|Lewellen, Robert - Bob|
Submitted to: Genetics and Breeding of Sugar Beet
Publication Type: Book / Chapter
Publication Acceptance Date: 3/20/2004
Publication Date: 3/20/2005
Citation: Lewellen, R.T., Biancardi, E. 2005. Yellow wilt. pp. 87-88. In (eds. E. Biancardi, L.G. Campbell, G.N. Skaracis, & M. DeBiaggi) Genetics and Breeding of Sugar Beet. Science Publishers Inc., Enfield, NH, USA. Interpretive Summary: "Yellow Wilt" is a book chapter that reviews the genetics and breeding for resistance to yellow wilt disease that occurs in South America.

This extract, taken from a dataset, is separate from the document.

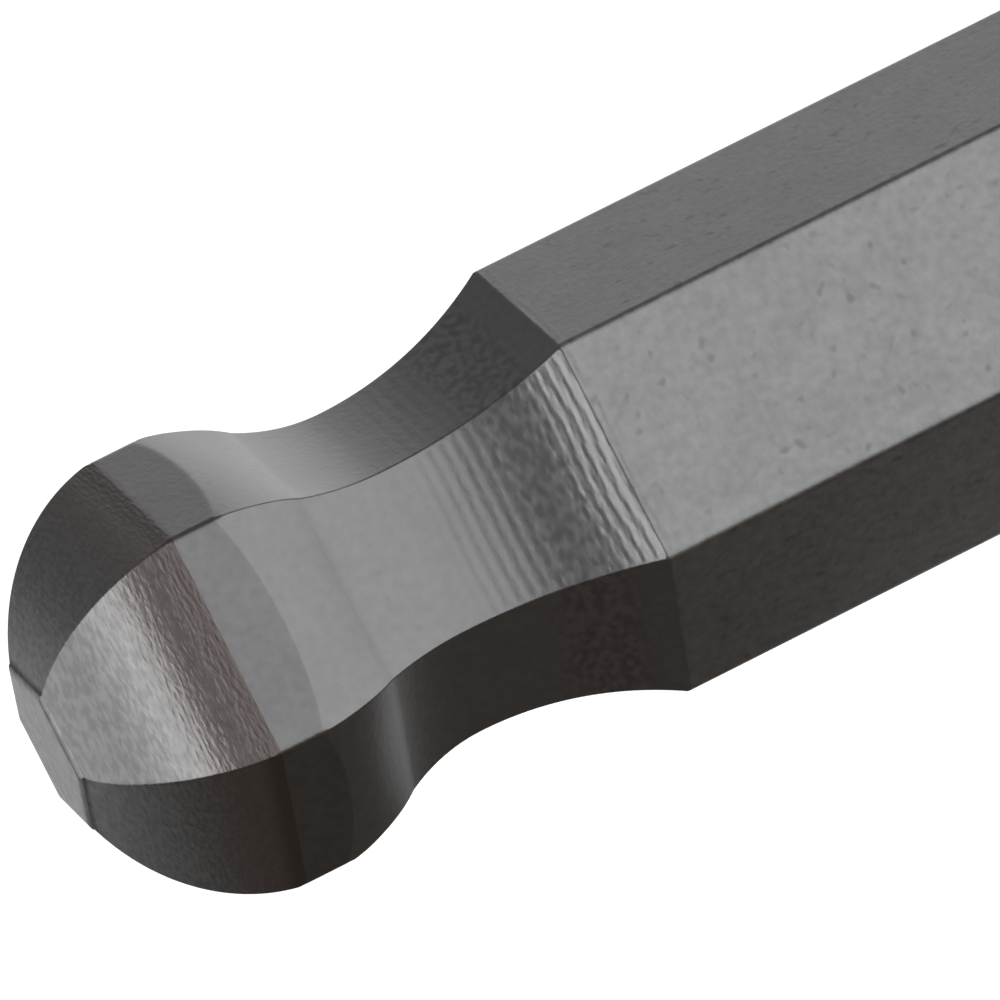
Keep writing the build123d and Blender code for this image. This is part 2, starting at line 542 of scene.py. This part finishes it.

Technical Abstract: Yellow wilt is a serious destructive sugar beet disease that occurs only in Argentina and Chile. Symptoms include yellowing and wilting of the leaves, resulting in the death of infected plants, especially when accompanied by drought and high temperatures. Yellow wilt is caused by a rickettsia-like organism transmitted by a leafhopper, Paratanus exitiosus, and two species of dodder. Gaskill and Ehrenfeld (1976) observed a range in disease severity among 381 varieties and breeding lines of European and American origin. Efficient screening and breeding programs must have disease nurseries or screening procedures that guarantee high percentages of infected plants. Mother beets are selected in both the yellowing and subsequent wilting phase. Success in breeding for resistance was initially hampered by frequency of escapes in the disease nurseries and difficulties in producing seed on selected plants that were resistant, but not immune. Satisfactory amounts of seed were obtained by repeatedly spraying the flowering plants with antibiotics. Three sea beet introductions displayed a relatively high resistance to yellow wilt, suggesting sea beet is a potential source of resistance genes. As of now, no variety with appreciable resistance to yellow wilt has been identified.